3. Enhancing Post-dbt Workflows
While dbt excels at transformations within the data warehouse, real business value often comes from what happens after these transformations. Prefect shines in orchestrating these downstream processes by:
- Responding to dbt cloud completion events through webhooks
- Enabling sophisticated event-driven workflows
- Supporting advanced data products and personalization
A practical example shared during the talk demonstrated how to create personalized user communications based on warehouse data. Using dbt-transformed data about user preferences and behaviors, a Python-based workflow could generate targeted messages about relevant features or updates.
Putting It All Together
The power of combining Prefect with dbt lies in creating a cohesive data pipeline that handles:
- Initial data ingestion from various sources
- AI-powered processing of unstructured data
- dbt transformations and aggregations
- Downstream data products and automations
This integration provides visibility across the entire data pipeline while maintaining the flexibility to respond to changing conditions automatically. Whether it's data freshness issues or unexpected processing delays, the system can adapt and respond appropriately.

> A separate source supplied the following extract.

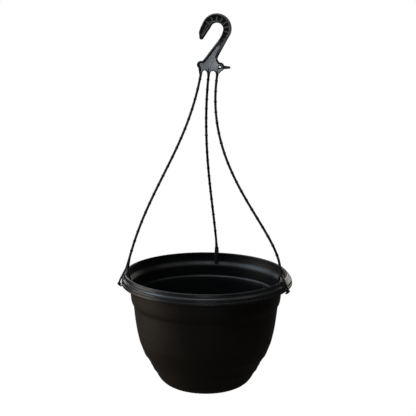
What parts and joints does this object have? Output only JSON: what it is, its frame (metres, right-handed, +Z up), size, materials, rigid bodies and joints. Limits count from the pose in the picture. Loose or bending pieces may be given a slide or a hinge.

The combination of Prefect and dbt represents a powerful approach to modern data orchestration. By leveraging Prefect's Python-based workflows alongside dbt's transformation capabilities, organizations can build more resilient, efficient, and sophisticated data pipelines. The ability to seamlessly integrate AI tools, respond to events in real-time, and maintain visibility across the entire data lifecycle makes this partnership particularly valuable in today's data-driven landscape.